In this parable, the steering wheel can be seen as artistic technique, the understanding of the physical and optical properties of paint, and how to use them to produce the results you want. Slowly acquiring this mastery of technique, the student learns how to take the wild energy of his teenage imagination and passion and shape it into a form which pleases him (and others). This episode can be seen as an illustration of the artistic journey that David Cole referred to as “rounding” in The Theatrical Event: an artist takes a trip into the wild unknown of his imagination, but then uses technique and skill to capture the visions and knowledge he has acquired and bring them back in tangible form, to be appreciated by the public.

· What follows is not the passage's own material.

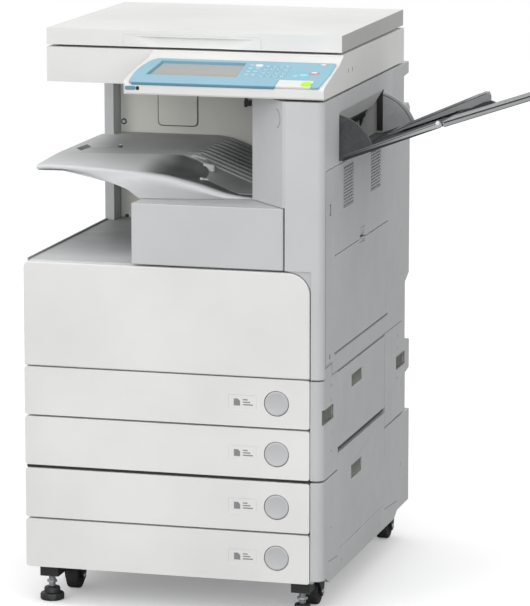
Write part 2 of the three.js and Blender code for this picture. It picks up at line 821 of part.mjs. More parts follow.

Elective: ART reminds us all of that terrifying powerful moment from childhood, when we dare to put paintbrush to the paper, seeing if we can make our private visions into visible marks, public declarations. In one of the film’s moving songs, a student wonders if his painting is clear enough to convey his dramatic conception of a heroic dog who saves a man’s life. Is it the right size? Are the dog’s teeth the right shape? Or does the easel collapse? Does he spill the paint? The risk and adventure of creation is by turns exhilarating and overwhelming, filled with promises and pitfalls. Becker has clearly spent his decades in the art classroom perhaps posing as a wizard, but acting like a thoughtful, watchful mentor and friend, daring these kids to look inside themselves and take a chance sharing their ideas with the world. And the poetic inspiration he brings to his own film, as well as the abundant musical, visual and editing skill on display here, are all testaments to why he was the right man for the job.